La pratica del tatuaggio ha origini antichissime, risale addirittura all’epoca preistorica, ed è sempre stata diffusissima tra centinaia di culture indigene nel mondo. Eppure in Occidente la cultura giudico-cristiana l’ha bollata, demonizzata in quanto pratica da ‘selvaggi’, fino a farla diventare una prassi clandestina. Di conseguenza il valore del tatuaggio acquisì un significato sempre più ribelle, che indicava una chiara opposizione all’ordine, al potere, alla sottomissione politico-religiosa. Se a questo preambolo aggiungiamo tutti i tabù che hanno sempre avvolto il corpo femminile e più in generale il ruolo della donna, si ottiene un mix esplosivo: è proprio ai ‘Corpi sovversivi’ delle donne tatuate che Margot Mifflin ha dedicato numerosi studi, convogliati nel volume edito in Italia da Ultra Edizioni.

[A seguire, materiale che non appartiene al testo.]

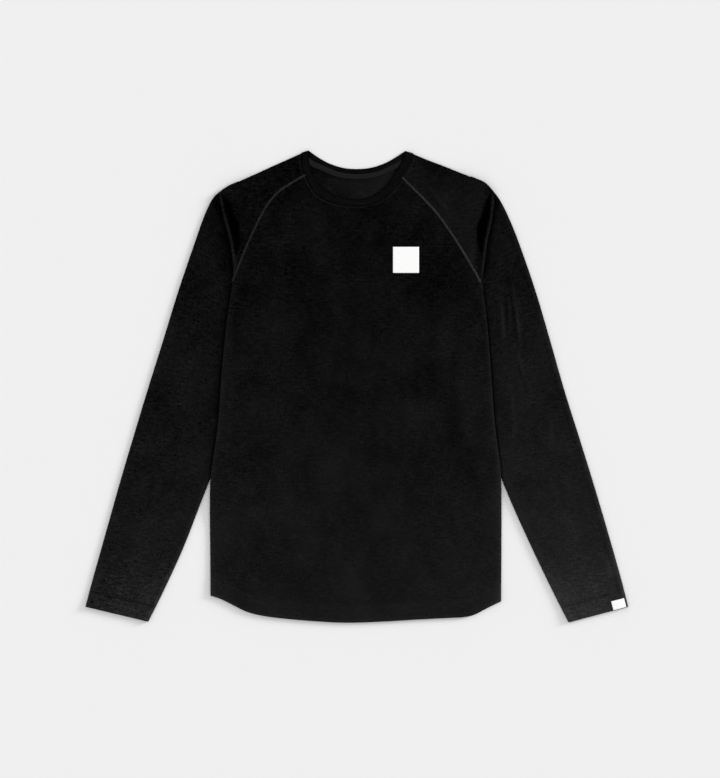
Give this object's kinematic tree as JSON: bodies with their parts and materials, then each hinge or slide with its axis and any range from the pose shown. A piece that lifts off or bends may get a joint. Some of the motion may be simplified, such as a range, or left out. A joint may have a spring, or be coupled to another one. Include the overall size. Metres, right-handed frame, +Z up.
{
  "type": "base layer top",
  "caption": "Long-sleeved raglan base layer top with a crew neck, laid flat with its front up, with a bare chest patch and a bare cuff tab.",
  "frame": {"origin": "on the surface that the top lies on, under the middle of its outline", "axes": "+X from the viewer's left cuff to the right cuff, +Y up to the neck, +Z up out of the front"},
  "size_m": [0.8134, 0.7062, 0.0099],
  "materials": {
    "knit": "matt black fine jersey knit with a faint fleck",
    "band": "matt black doubled knit",
    "tape": "smooth dark woven tape",
    "white_trim": "matt white, smooth"
  },
  "bodies": {
    "root": {"front_panel": "knit", "back_panel": "knit", "sleeve_left": "knit", "sleeve_right": "knit", "neckband": "band", "neck_tape": "tape", "chest_patch": "white_trim", "cuff_tab": "white_trim"}
  },
  "joints": []
}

In ‘Corpi Sovversivi’ la scrittrice e docente della City University of New York raccoglie oltre 200 immagini straordinarie che raccontano il rapporto tra donne e tatuaggio in tutte le epoche. Donne tatuate e tatuatrici, circensi e galeotte, mistiche e rockstar, artiste borderline e insospettabili professioniste, accomunate dalla volontà di usare la propria pelle come una tela su cui esprimere indelebilmente la propria individualità.
Immagine: Jo Harrison
Nella seconda metà del 1800 le donne tatuate si esibivano nei circhi, nei freak show, mostrando il loro corpo ricoperto di disegni. Pioniera in questo senso fu Nora Hildebrandt, la quale sfoggiava 365 tatuaggi, uno per ogni giorno dell’anno, dei quali raccontava la storia truce: un rapimento da parte degli Indiani d’America, che la torturarono legandola ad un albero per un anno intero e costringendo il padre, tatuatore, ad eseguire un disegno al giorno sul corpo della figlia. In realtà questa storia faceva parte del suo spettacolo, in verità il padre la tatuava veramente, ma di sua spontanea volontà. Egli, tatuatore professionista, tra un marinaio e l’altro praticava la sua arte sul corpo della figlia. Altra storica ‘tattoed lady’ fu Irene Woodward, anche nota come Irene La Belle. Nel 1900 fu Betty Broadbent (FOTO ARTICOLO) la leggenda tra le donne tatuate, che sfidò il perbenismo della società dell’epoca presentandosi al concorso di Miss America. E non possiamo dimenticare la leggendaria Mrs.Maud Stevens Wagner.
Immagine: Saira Hunjan
Ma se queste donne facevano parte di un mondo a parte, quello dei freak, degli artisti, dei circensi, è stata Elizabeth Weinzirl a portare per la prima volta il tatuaggio nel mondo femminile ‘per bene’. Moglie di un dottore, ha cominciato a farsi tatuare nel 1940 fino a riempire quasi interamente il corpo, facendosi fotografare in età avanzata, tanto da diventare famosa come la ‘Tattoed Granny’, la ‘nonnina tatuata’. Da allora l’inchiostro sulla pelle è scorso a fiumi, passando dalla controcultura degli anni ’60 e ’70 al punk, fino a trasformarsi in un’arte vera e propria e pian piano perdendo quei connotati ‘sovversivi’, anche grazie alle numerose star che la sfoggiano. Ma non del tutto, almeno non ovunque.
La copertina del libro
A tutte queste donne, e molte, molte altre, Margot Mifflin ha dedicato diversi studi, raccolti nel volume ‘Corpi Sovversivi’ ma anche ‘The Blue Tattoo: The Life of Olive Oatman’, la storia (vera) di Olive Oatman, rapita con la sorella da una tribù di nativi americani Mohave e tatuata sul volto e sulle braccia con i loro simboli, biografia leggendaria di un’eroina dimenticata.